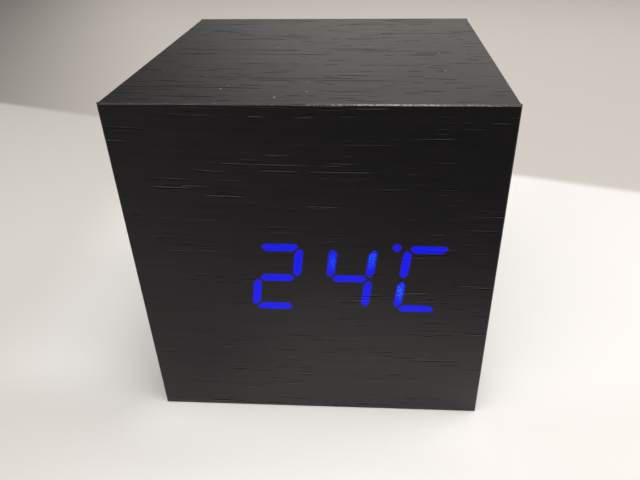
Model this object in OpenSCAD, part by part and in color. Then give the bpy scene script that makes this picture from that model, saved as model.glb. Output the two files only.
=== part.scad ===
// Cube-shaped wooden alarm clock with a digital display that shines through its front veneer.
// Origin at the middle of the base, +Z up, the display faces -Y. Millimetres.

/* [Case] */
// Width of the clock across its front
case_w = 62; // [61:1:90]
// Depth of the clock from front to back
case_d = 62; // [58:1:90]
// Height of the clock
case_h = 62; // [62:1:90]
// Thickness of the wood veneer on every face
veneer_t = 0.6; // [0.4:0.1:0.8]
// Bevel along the outer edges of the veneer
arris = 0.2; // [0.1:0.05:0.3]
// Thickness of the four boards that form the box
board_t = 4; // [3:0.5:4.5]
// Thickness of the board behind the front veneer
front_board_t = 3; // [2.5:0.5:4]
// Side of the square glue blocks that take the cover screws
block_side = 6.5; // [5.5:0.1:6.8]
// Length of the glue blocks
block_len = 10; // [8:1:14]

/* [Display] */
// Distance between the left and right strokes of a digit
digit_w = 6.7; // [6:0.05:7]
// Distance from the middle stroke of a digit to its top stroke
digit_half_h = 6.1; // [5.5:0.05:7]
// Distance from one digit to the next
digit_pitch = 12.45; // [11.8:0.05:12.5]
// Width of the strokes
stroke_w = 1.6; // [1.2:0.1:2]
// Gap between neighbouring strokes
stroke_gap = 0.25; // [0.2:0.05:0.4]
// Lean of the digits in degrees
digit_lean = 7.3; // [0:0.1:10]
// Height of the display's middle above the middle of the front
display_lift = 0.4; // [0:0.1:1]
// Radius of the colon and degree dots
dot_r = 0.8; // [0.5:0.1:1]
// Thickness of the flange of the light box
light_flange_t = 1.5; // [1.2:0.1:2.5]
// Thickness of the film between the light box and the veneer
film_t = 0.2; // [0.1:0.05:0.4]
// Width of the display board
display_board_w = 50; // [49:0.5:51]
// Height of the display board
display_board_h = 40; // [38:1:44]
// Thickness of both circuit boards
circuit_t = 1.2; // [0.8:0.1:1.6]

/* [Rear cover] */
// Depth of the cover below the rear face of the case
cover_recess = 0.8; // [0.8:0.1:1.5]
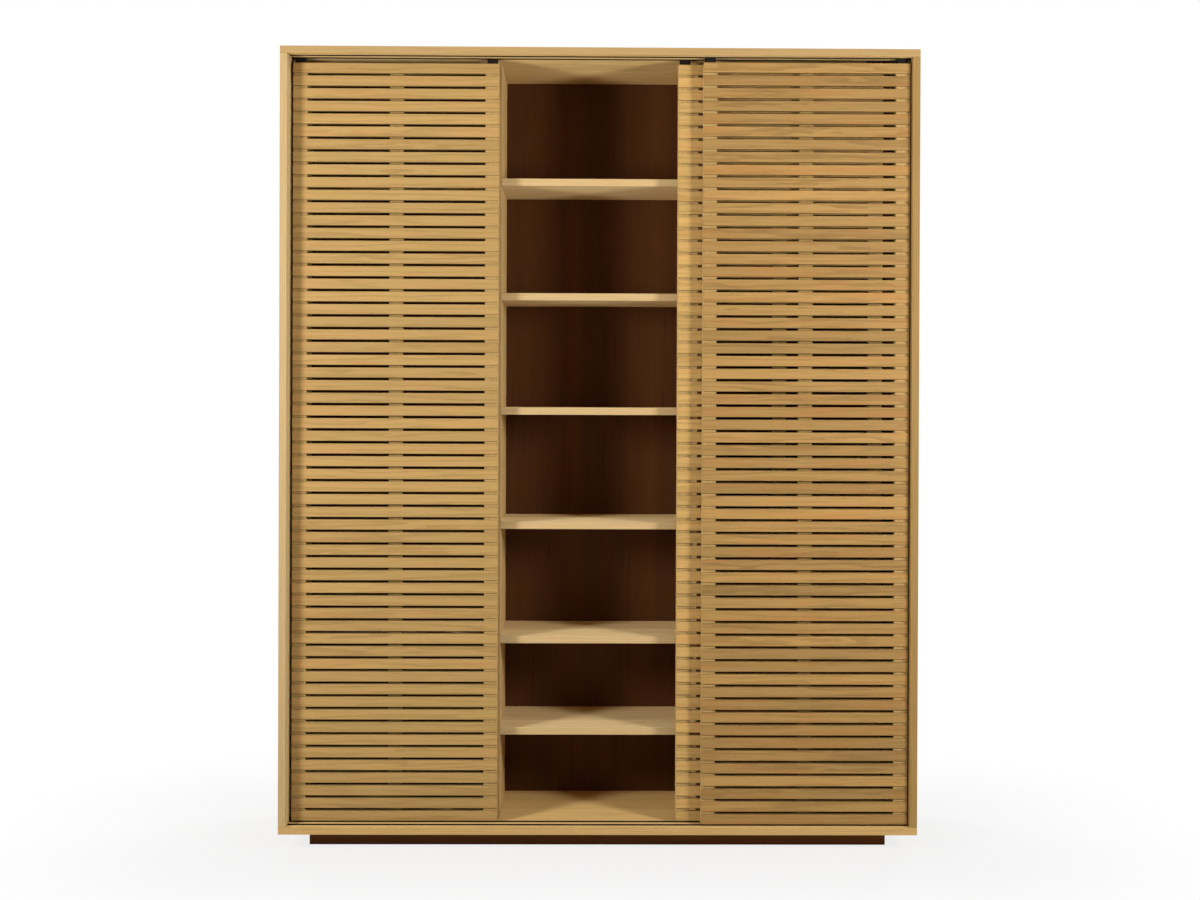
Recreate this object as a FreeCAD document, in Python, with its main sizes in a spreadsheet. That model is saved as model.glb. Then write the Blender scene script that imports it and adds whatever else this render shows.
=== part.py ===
"""Louvred door cabinet: an oak carcass in three bays behind three sliding louvre doors.

Millimetres. The origin is at the middle of the cabinet's footprint on the floor, +Z is up and the
front faces -Y. Heights on the carcass are counted from the top of the bottom board, depths from the
front edge of the boards, and each door from its own left, front, bottom corner.
"""

import FreeCAD, Part
import Sketcher
import os

doc = FreeCAD.newDocument("louvred_door_cabinet")

# ---------------------------------------------------------------------------------------------
# Driving sizes
# ---------------------------------------------------------------------------------------------

SIZES = {
    # carcass
    "overall_width": 1750,
    "overall_depth": 450,
    "overall_height": 2200,
    "board_thickness": 20,
    "partition_thickness": 20,
    "shelf_thickness": 20,
    # shelves: free height under the lowest one, its step to the next, and the drop from the ceiling
    "low_shelf_clearance": 233,
    "low_shelf_step": 256,
    "top_shelf_drop": 325,
    # joints of the boards
    "housing_depth": 5,
    "housing_stop": 12,
    "joint_gap": 0.1,
    "back_thickness": 6,
    "back_inset": 7,
    "back_groove_depth": 6,
    "tongue_thickness": 8,
    "tongue_length": 8,
    "tongue_stop": 15,
    # plinth
    "plinth_height": 46,
    "plinth_thickness": 20,
    "plinth_front_setback": 75,
    "plinth_side_setback": 75,
    "plinth_back_setback": 25,
    # tracks
    "track_width": 16,
    "upper_track_depth": 12,
    "lower_track_depth": 6,
    "liner_wall": 1.2,
    # doors
    "door_setback": 16,
    "door_thickness": 29,
    "door_pass_gap": 7,
    "door_bay_gap": 29,
    "door_side_play": 2,
    "door_floor_gap": 5,
    "door_ceiling_gap": 15.6,
    "slat_gap": 6.6,
    "slat_thickness": 12,
    "slat_edge": 1.2,
    "lap_thickness": 4.5,
    "shoulder_gap": 0.2,
    "stile_width": 38,
    "batten_width": 38,
    # where each door stands: its distance from the side board that it closes against
    "left_door_rest_gap": 7.5,
    "middle_door_rest_gap": 4.5,
    "right_door_rest_gap": 72,
    # running gear
    "roller_radius": 12,
    "roller_side_play": 1,
    "running_gap": 0.3,
    "axle_radius": 2,
    "axle_play": 0.08,
    "carriage_wall": 2,
    "carriage_gap": 0.6,
    "carriage_drop": 2,
    "guide_length": 30,
    "guide_corner": 3,
    "guide_play": 0.8,
    "guide_entry": 5,
    "guide_root": 12,
}
SLATS = 60  # slats in each door
EVEN_SHELVES = 5  # shelves of the middle bay that stand an equal step apart

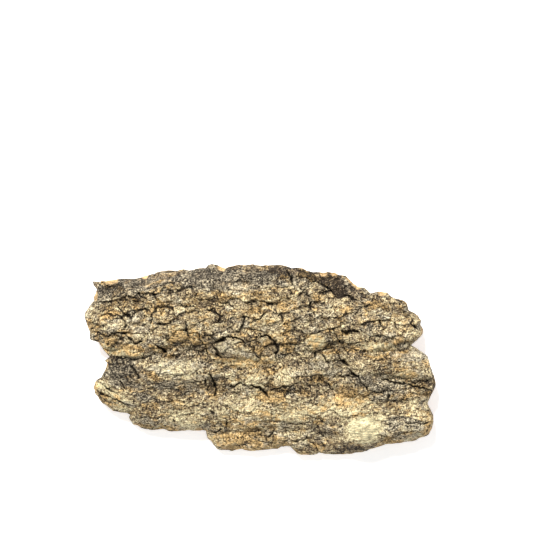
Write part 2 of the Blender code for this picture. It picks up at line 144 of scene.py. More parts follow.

==================================================

▸ **Work to do**
Each line of the material must be restated exactly.

▸ **Completed task**
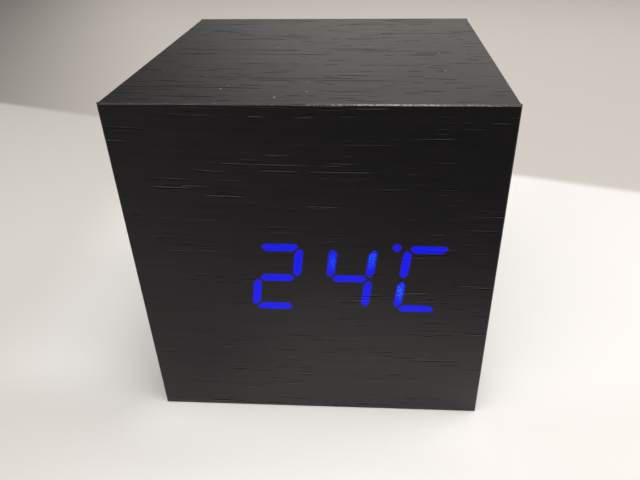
Model this object in OpenSCAD, part by part and in color. Then give the bpy scene script that makes this picture from that model, saved as model.glb. Output the two files only.
=== part.scad ===
// Cube-shaped wooden alarm clock with a digital display that shines through its front veneer.
// Origin at the middle of the base, +Z up, the display faces -Y. Millimetres.

/* [Case] */
// Width of the clock across its front
case_w = 62; // [61:1:90]
// Depth of the clock from front to back
case_d = 62; // [58:1:90]
// Height of the clock
case_h = 62; // [62:1:90]
// Thickness of the wood veneer on every face
veneer_t = 0.6; // [0.4:0.1:0.8]
// Bevel along the outer edges of the veneer
arris = 0.2; // [0.1:0.05:0.3]
// Thickness of the four boards that form the box
board_t = 4; // [3:0.5:4.5]
// Thickness of the board behind the front veneer
front_board_t = 3; // [2.5:0.5:4]
// Side of the square glue blocks that take the cover screws
block_side = 6.5; // [5.5:0.1:6.8]
// Length of the glue blocks
block_len = 10; // [8:1:14]

/* [Display] */
// Distance between the left and right strokes of a digit
digit_w = 6.7; // [6:0.05:7]
// Distance from the middle stroke of a digit to its top stroke
digit_half_h = 6.1; // [5.5:0.05:7]
// Distance from one digit to the next
digit_pitch = 12.45; // [11.8:0.05:12.5]
// Width of the strokes
stroke_w = 1.6; // [1.2:0.1:2]
// Gap between neighbouring strokes
stroke_gap = 0.25; // [0.2:0.05:0.4]
// Lean of the digits in degrees
digit_lean = 7.3; // [0:0.1:10]
// Height of the display's middle above the middle of the front
display_lift = 0.4; // [0:0.1:1]
// Radius of the colon and degree dots
dot_r = 0.8; // [0.5:0.1:1]
// Thickness of the flange of the light box
light_flange_t = 1.5; // [1.2:0.1:2.5]
// Thickness of the film between the light box and the veneer
film_t = 0.2; // [0.1:0.05:0.4]
// Width of the display board
display_board_w = 50; // [49:0.5:51]
// Height of the display board
display_board_h = 40; // [38:1:44]
// Thickness of both circuit boards
circuit_t = 1.2; // [0.8:0.1:1.6]

/* [Rear cover] */
// Depth of the cover below the rear face of the case
cover_recess = 0.8; // [0.8:0.1:1.5]
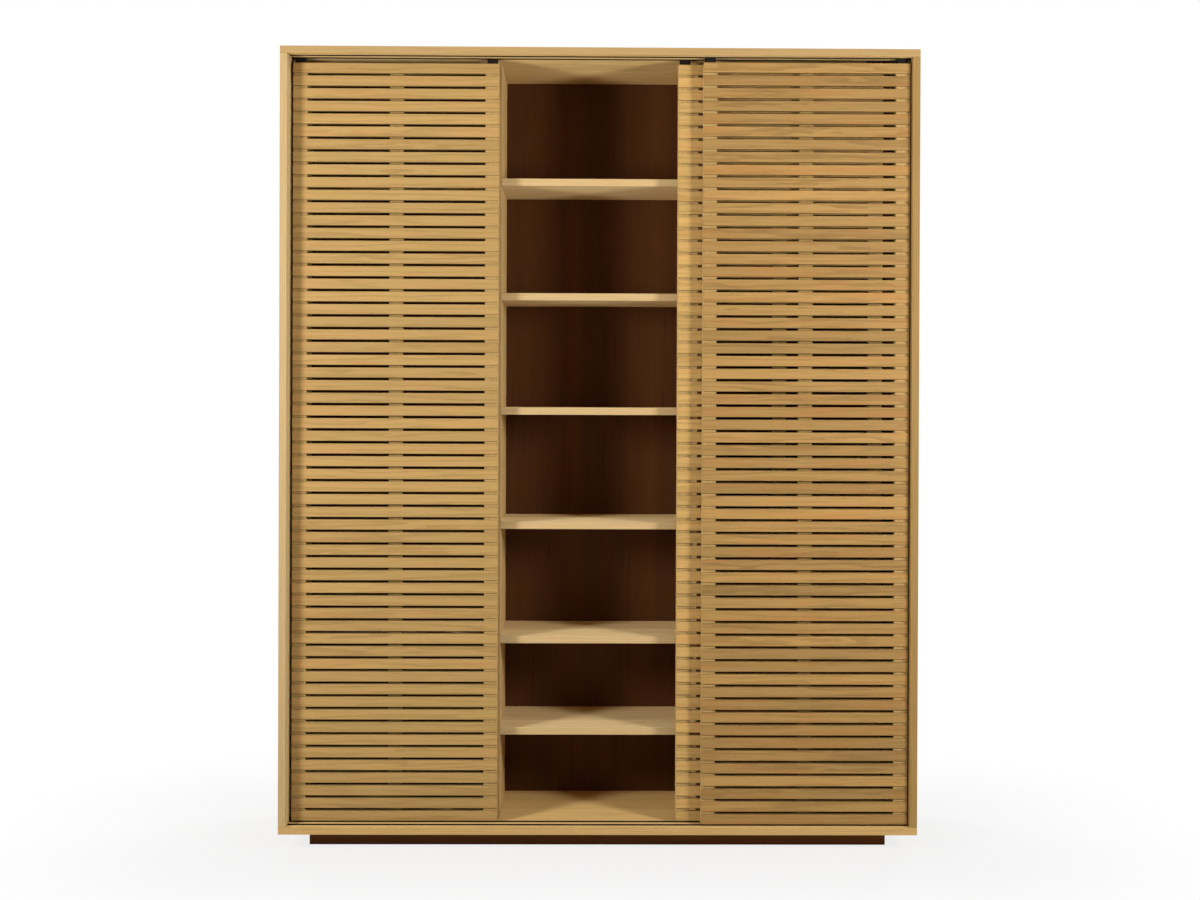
Recreate this object as a FreeCAD document, in Python, with its main sizes in a spreadsheet. That model is saved as model.glb. Then write the Blender scene script that imports it and adds whatever else this render shows.
=== part.py ===
"""Louvred door cabinet: an oak carcass in three bays behind three sliding louvre doors.

Millimetres. The origin is at the middle of the cabinet's footprint on the floor, +Z is up and the
front faces -Y. Heights on the carcass are counted from the top of the bottom board, depths from the
front edge of the boards, and each door from its own left, front, bottom corner.
"""

import FreeCAD, Part
import Sketcher
import os

doc = FreeCAD.newDocument("louvred_door_cabinet")

# ---------------------------------------------------------------------------------------------
# Driving sizes
# ---------------------------------------------------------------------------------------------

SIZES = {
    # carcass
    "overall_width": 1750,
    "overall_depth": 450,
    "overall_height": 2200,
    "board_thickness": 20,
    "partition_thickness": 20,
    "shelf_thickness": 20,
    # shelves: free height under the lowest one, its step to the next, and the drop from the ceiling
    "low_shelf_clearance": 233,
    "low_shelf_step": 256,
    "top_shelf_drop": 325,
    # joints of the boards
    "housing_depth": 5,
    "housing_stop": 12,
    "joint_gap": 0.1,
    "back_thickness": 6,
    "back_inset": 7,
    "back_groove_depth": 6,
    "tongue_thickness": 8,
    "tongue_length": 8,
    "tongue_stop": 15,
    # plinth
    "plinth_height": 46,
    "plinth_thickness": 20,
    "plinth_front_setback": 75,
    "plinth_side_setback": 75,
    "plinth_back_setback": 25,
    # tracks
    "track_width": 16,
    "upper_track_depth": 12,
    "lower_track_depth": 6,
    "liner_wall": 1.2,
    # doors
    "door_setback": 16,
    "door_thickness": 29,
    "door_pass_gap": 7,
    "door_bay_gap": 29,
    "door_side_play": 2,
    "door_floor_gap": 5,
    "door_ceiling_gap": 15.6,
    "slat_gap": 6.6,
    "slat_thickness": 12,
    "slat_edge": 1.2,
    "lap_thickness": 4.5,
    "shoulder_gap": 0.2,
    "stile_width": 38,
    "batten_width": 38,
    # where each door stands: its distance from the side board that it closes against
    "left_door_rest_gap": 7.5,
    "middle_door_rest_gap": 4.5,
    "right_door_rest_gap": 72,
    # running gear
    "roller_radius": 12,
    "roller_side_play": 1,
    "running_gap": 0.3,
    "axle_radius": 2,
    "axle_play": 0.08,
    "carriage_wall": 2,
    "carriage_gap": 0.6,
    "carriage_drop": 2,
    "guide_length": 30,
    "guide_corner": 3,
    "guide_play": 0.8,
    "guide_entry": 5,
    "guide_root": 12,
}
SLATS = 60  # slats in each door
EVEN_SHELVES = 5  # shelves of the middle bay that stand an equal step apart

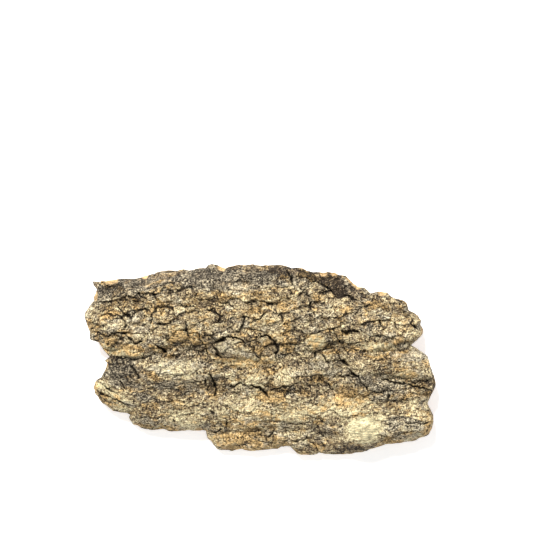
Write part 2 of the Blender code for this picture. It picks up at line 144 of scene.py. More parts follow.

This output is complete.